Submitted to: Poultry Science
Publication Type: Peer Reviewed Journal
Publication Acceptance Date: 4/22/2020
Publication Date: 11/1/2020
Citation: Rincon, A., Kumar, S., Ritz, C., Jackson, J.S., Jackson, C.R., Frye, J.G., Cook, K.L., Hinton Jr, A., Singh, M., Cosby, D.E., Cox Jr, N.A., Thippareddi, H. 2020. Antimicrobial interventions to reduce Salmonella and Campylobacter populations and improve shelf life of quail carcasses. Poultry Science. 99(11): 5977-5982.

Interpretive Summary: Quail is a delicacy sold in limited U.S. markets and similar to other poultry, it has a limited shelf life. Like other poultry, quail has issues with human entero-pathogens and spoilage. This study was designed to use three chemical interventions, currently used in the broiler plants, to decrease the levels of Salmonella and Campylobacter and increase the shelf life of the carcasses. Peroxyacetic acid, cetyl pyridinium chloride and Citrilow reduced Salmonella and Campylobacter populations when compared to the control with Citrilow being most effective. All of the chemicals had minimal reductions of the bacteria assayed. The ability of these chemicals to reduce the levels of the two pathogens should be of benefit in the poultry industry.

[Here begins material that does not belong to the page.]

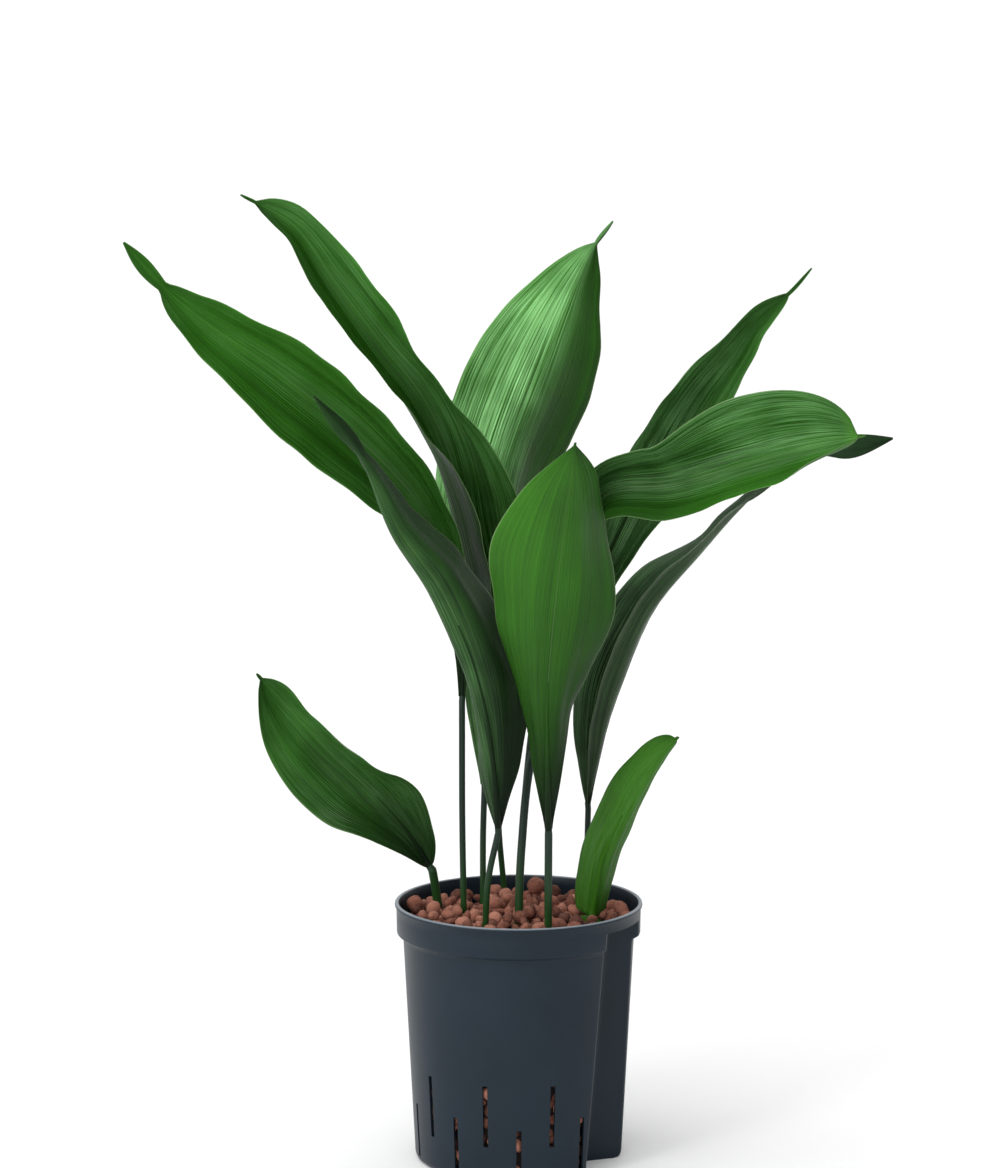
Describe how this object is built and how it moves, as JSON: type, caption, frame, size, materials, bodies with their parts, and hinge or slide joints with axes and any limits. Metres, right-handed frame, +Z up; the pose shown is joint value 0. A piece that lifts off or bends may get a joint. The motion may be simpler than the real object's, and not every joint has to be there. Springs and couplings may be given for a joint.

Technical Abstract: Quail (Coutournix japonica) is a delicacy and is sold in the United States in limited markets. Similar to poultry, quail is processed and marketed as fresh meat, with limited shelf life. The objective of this study was to evaluate the efficacy of antimicrobial interventions during slaughter on reducing Salmonella and Campylobacter, and determine the microbiological quality and shelf life of quail during refrigerated (4° C) storage. Three antimicrobial interventions: peroxyacetic acid (PAA; 400 ppm), Citrilow (pH 1.2), and Cecure (Cetyl Pyridinium Chloride: CPC, 450 ppm), along with a water and no-treatment control were evaluated. Quail carcasses (n=75) were inoculated with a cocktail of nalidixic acid-resistant Salmonella Typhimurium (STNR; ca. 7 log CFU/mL) and gentamicin-resistant Campylobacter coli (CCGR; ca. 7 log CFU/mL). Following 30 min attachment time, quail carcasses were rinsed with each antimicrobial for 20 s with air agitation. Non-inoculated quail carcasses (n=25) were similarly treated, packaged and stored under refrigeration (4° C). Aerobic plate counts (APC), psychrotroph counts (PC), Enterobacteriaceae counts (ENT), total coliform counts (TCC) and E. coli counts (ECC) on Quail carcasses were determined on 1, 4, 7 and 10 days. Salmonella and Campylobacter populations were determined by plating on Petrifilm APC (delivering 200 ppm nalidixic acid) and Campy-Cefex agar, respectively. The PAA, Citrilow and CPC reduced (P=0.05) the STNR and CCGR populations compared to the control. Specifically, Citrilow showed greater (P=0.05) reduction in Salmonella and Campylobacter population (1.90 and 3.82 log CFU/ mL reduction, respectively). Minimal reductions (P>0.01 log CFU/mL) in APC, PC, ENT, TCC and ECC were observed with water treatments compared to control. Greater (P=0.05) reductions (2.22, 1.26, 1.47, 1.52, 1.59 log CFU/mL, respectively) were obtained with application of CPC. Application of antimicrobial interventions resulted in a reduction in Campylobacter and Salmonella, APC, PC and ENT populations subsequent to treatment (day 0) and throughout the storage period (day 10) of the Quail. Use of antimicrobial interventions after slaughter can improve the shelf life of quail.